TASK GOAL
Repeat every record below exactly as it appears.

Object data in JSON
"""

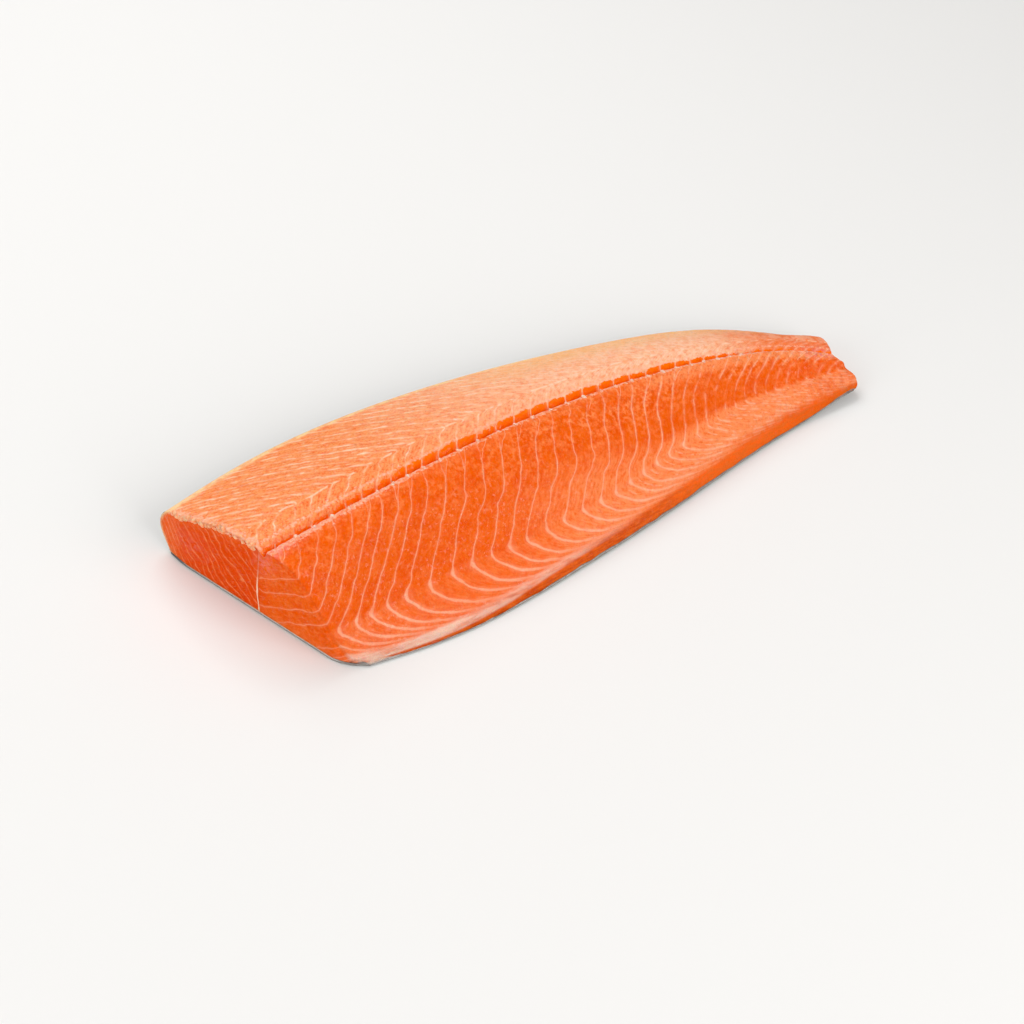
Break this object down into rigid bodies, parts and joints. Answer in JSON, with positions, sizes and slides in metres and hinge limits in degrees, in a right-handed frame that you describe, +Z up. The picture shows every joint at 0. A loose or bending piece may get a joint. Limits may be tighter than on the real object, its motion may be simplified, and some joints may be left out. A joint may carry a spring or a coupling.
{
  "type": "raw salmon fillet",
  "caption": "Rear half of a raw salmon side: a thick slanted cut at the head end, a spine groove along the top, tapering to a thin tail, lying on its skin.",
  "frame": {"origin": "under the middle of the bounding box, on the surface that the fillet lies on", "axes": "+X along the fillet from the thick head-end cut to the tail, +Y across it towards the back of the fish, +Z up, away from the skin"},
  "size_m": [0.3334, 0.1178, 0.0428],
  "materials": {
    "flesh": "moist, satin, slightly translucent raw fish flesh with thin pale fat lines",
    "skin": "thin wet scaled fish skin, silver at the belly and dark grey at the back"
  },
  "bodies": {
    "root": {"fillet": "flesh"}
  },
  "joints": []
}
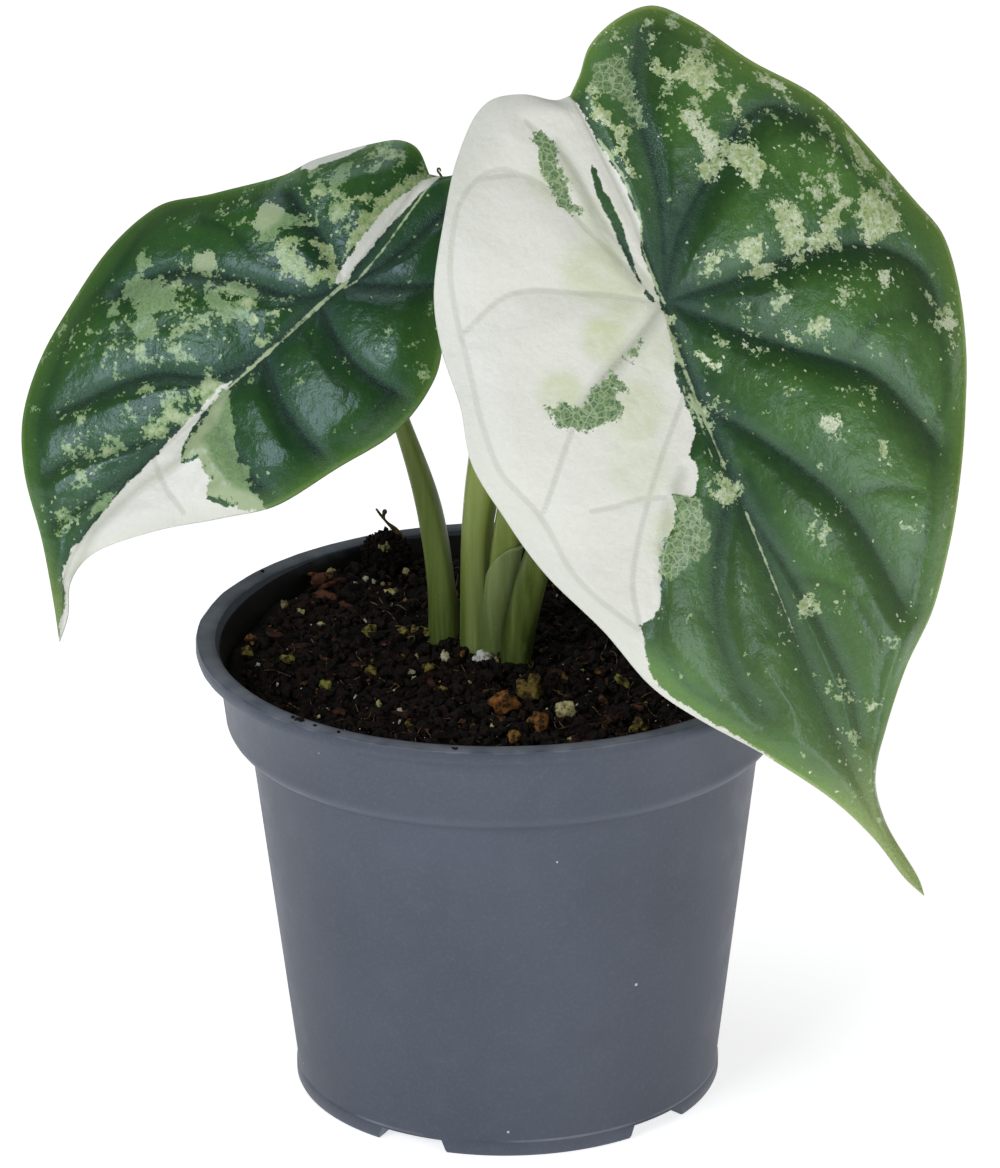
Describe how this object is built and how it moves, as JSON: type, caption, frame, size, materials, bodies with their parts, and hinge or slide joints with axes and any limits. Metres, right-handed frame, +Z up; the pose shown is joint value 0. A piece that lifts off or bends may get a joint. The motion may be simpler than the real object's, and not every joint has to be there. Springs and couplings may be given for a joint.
{
  "type": "potted variegated dragon scale alocasia",
  "caption": "Aroid house plant with large quilted, green and cream shield-shaped leaves on stalks, rooted in peat mix in a round tapered nursery pot; stands on its flat base.",
  "frame": {"origin": "middle of the pot's base, on the pot's axis", "axes": "+Z up along the pot's axis, -Y is the front that the big leaf faces, +X to the right seen from the front"},
  "size_m": [0.1818, 0.12, 0.2183],
  "materials": {
    "pot_plastic": "satin slate grey moulded polypropylene",
    "peat_mix": "damp dark peat with bark, pumice and perlite grains",
    "stalk_skin": "smooth satin green plant skin, paler at the sheaths",
    "young_leaf_skin": "satin pale green young leaf",
    "leaf_skin_green": "glossy deep green leaf with pale flecks and a cream wedge",
    "leaf_skin_variegated": "glossy leaf, half cream white and half deep green"
  },
  "bodies": {
    "root": {"pot": "pot_plastic", "soil": "peat_mix", "petiole_left": "stalk_skin", "petiole_front": "stalk_skin", "petiole_young": "stalk_skin", "young_shoot": "stalk_skin", "rolled_leaf": "young_leaf_skin", "leaf_left": "leaf_skin_green", "leaf_front": "leaf_skin_variegated"}
  },
  "joints": []
}
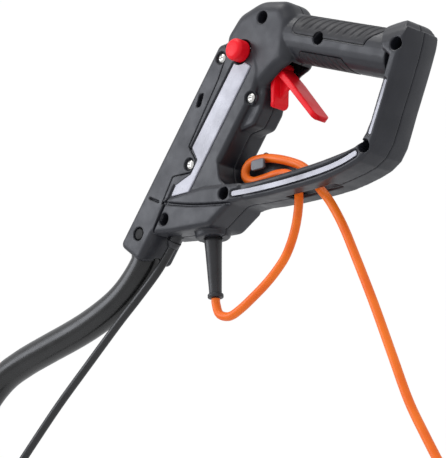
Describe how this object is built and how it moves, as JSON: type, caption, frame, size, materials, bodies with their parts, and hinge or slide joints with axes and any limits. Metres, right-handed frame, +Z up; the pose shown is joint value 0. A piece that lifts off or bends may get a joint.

"""

PROBLEM SOLUTION
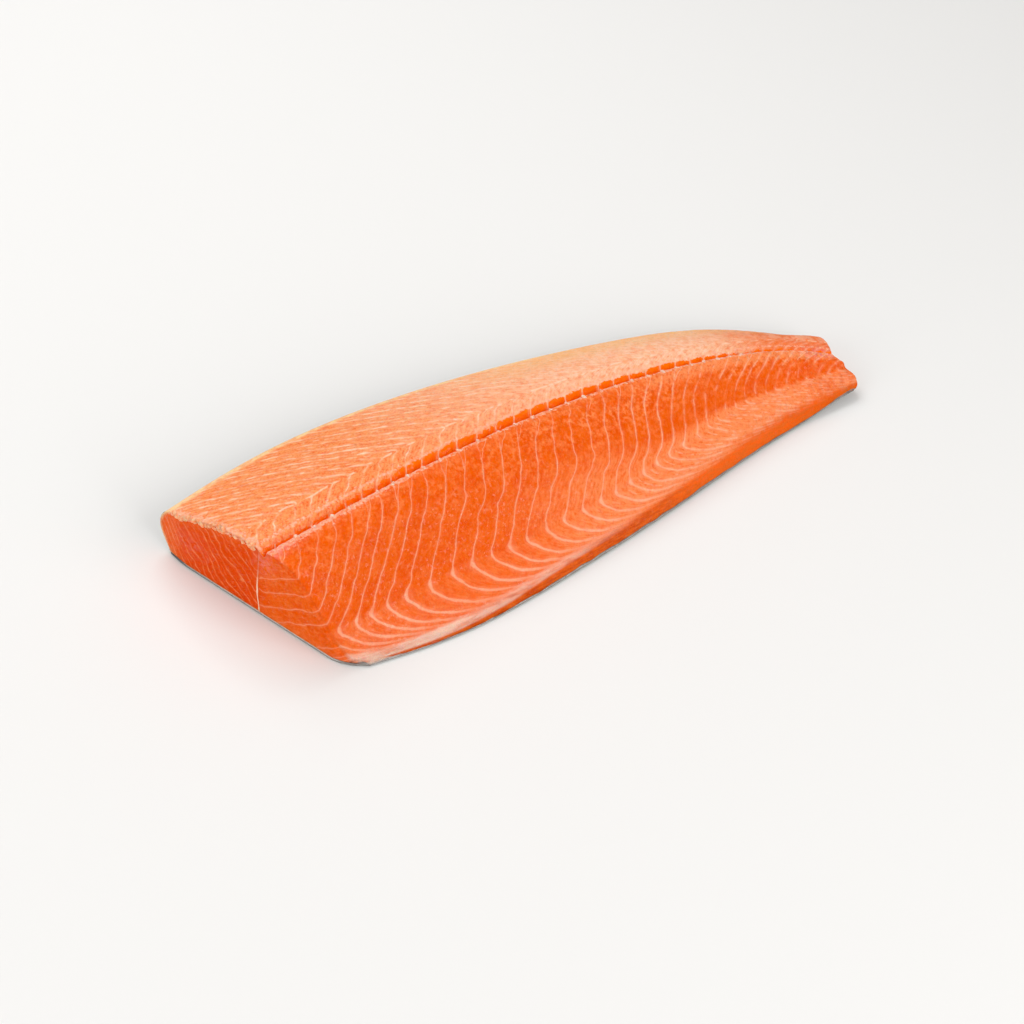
Break this object down into rigid bodies, parts and joints. Answer in JSON, with positions, sizes and slides in metres and hinge limits in degrees, in a right-handed frame that you describe, +Z up. The picture shows every joint at 0. A loose or bending piece may get a joint. Limits may be tighter than on the real object, its motion may be simplified, and some joints may be left out. A joint may carry a spring or a coupling.
{
  "type": "raw salmon fillet",
  "caption": "Rear half of a raw salmon side: a thick slanted cut at the head end, a spine groove along the top, tapering to a thin tail, lying on its skin.",
  "frame": {"origin": "under the middle of the bounding box, on the surface that the fillet lies on", "axes": "+X along the fillet from the thick head-end cut to the tail, +Y across it towards the back of the fish, +Z up, away from the skin"},
  "size_m": [0.3334, 0.1178, 0.0428],
  "materials": {
    "flesh": "moist, satin, slightly translucent raw fish flesh with thin pale fat lines",
    "skin": "thin wet scaled fish skin, silver at the belly and dark grey at the back"
  },
  "bodies": {
    "root": {"fillet": "flesh"}
  },
  "joints": []
}
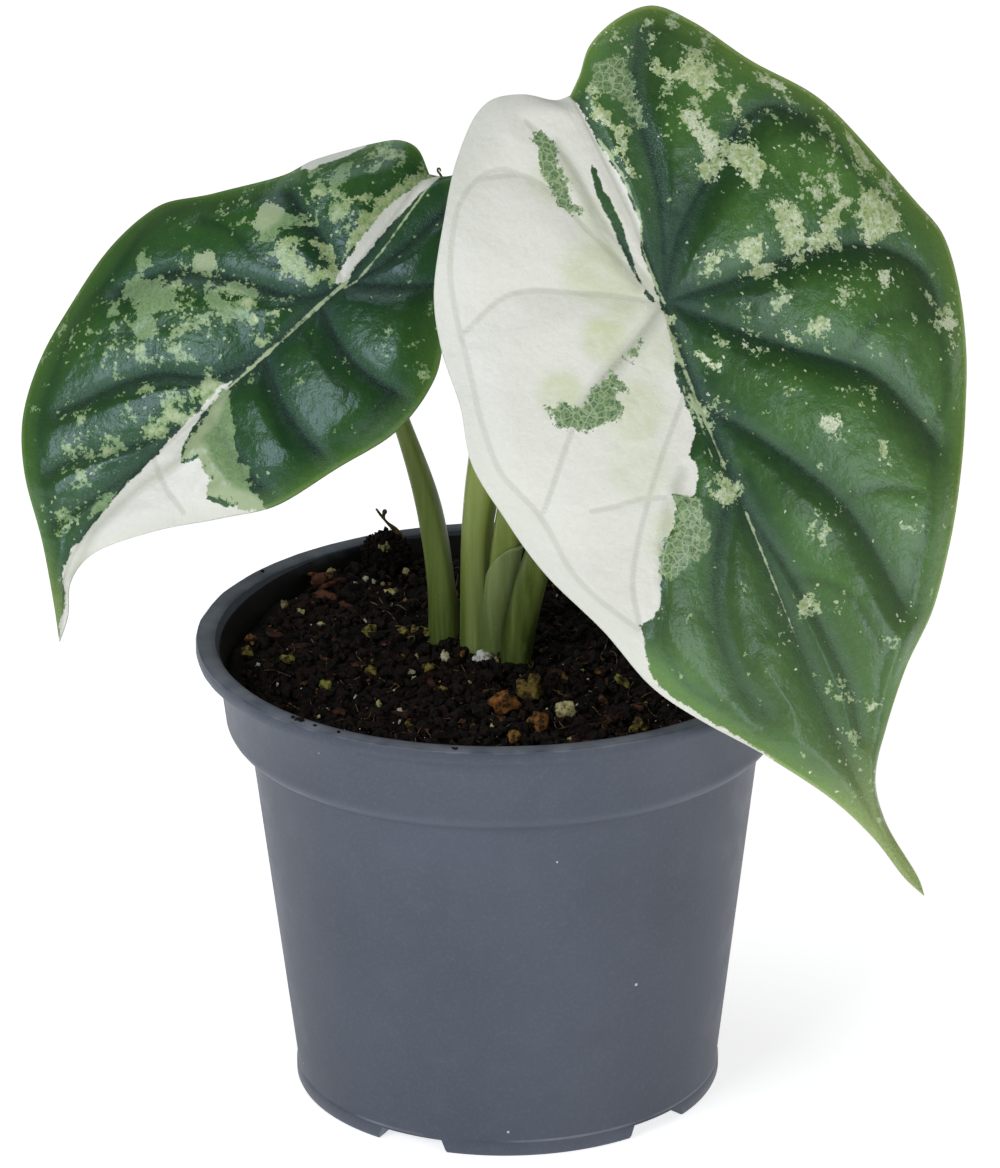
Describe how this object is built and how it moves, as JSON: type, caption, frame, size, materials, bodies with their parts, and hinge or slide joints with axes and any limits. Metres, right-handed frame, +Z up; the pose shown is joint value 0. A piece that lifts off or bends may get a joint. The motion may be simpler than the real object's, and not every joint has to be there. Springs and couplings may be given for a joint.
{
  "type": "potted variegated dragon scale alocasia",
  "caption": "Aroid house plant with large quilted, green and cream shield-shaped leaves on stalks, rooted in peat mix in a round tapered nursery pot; stands on its flat base.",
  "frame": {"origin": "middle of the pot's base, on the pot's axis", "axes": "+Z up along the pot's axis, -Y is the front that the big leaf faces, +X to the right seen from the front"},
  "size_m": [0.1818, 0.12, 0.2183],
  "materials": {
    "pot_plastic": "satin slate grey moulded polypropylene",
    "peat_mix": "damp dark peat with bark, pumice and perlite grains",
    "stalk_skin": "smooth satin green plant skin, paler at the sheaths",
    "young_leaf_skin": "satin pale green young leaf",
    "leaf_skin_green": "glossy deep green leaf with pale flecks and a cream wedge",
    "leaf_skin_variegated": "glossy leaf, half cream white and half deep green"
  },
  "bodies": {
    "root": {"pot": "pot_plastic", "soil": "peat_mix", "petiole_left": "stalk_skin", "petiole_front": "stalk_skin", "petiole_young": "stalk_skin", "young_shoot": "stalk_skin", "rolled_leaf": "young_leaf_skin", "leaf_left": "leaf_skin_green", "leaf_front": "leaf_skin_variegated"}
  },
  "joints": []
}
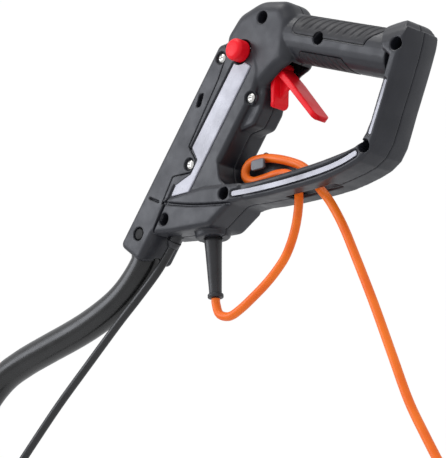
Describe how this object is built and how it moves, as JSON: type, caption, frame, size, materials, bodies with their parts, and hinge or slide joints with axes and any limits. Metres, right-handed frame, +Z up; the pose shown is joint value 0. A piece that lifts off or bends may get a joint.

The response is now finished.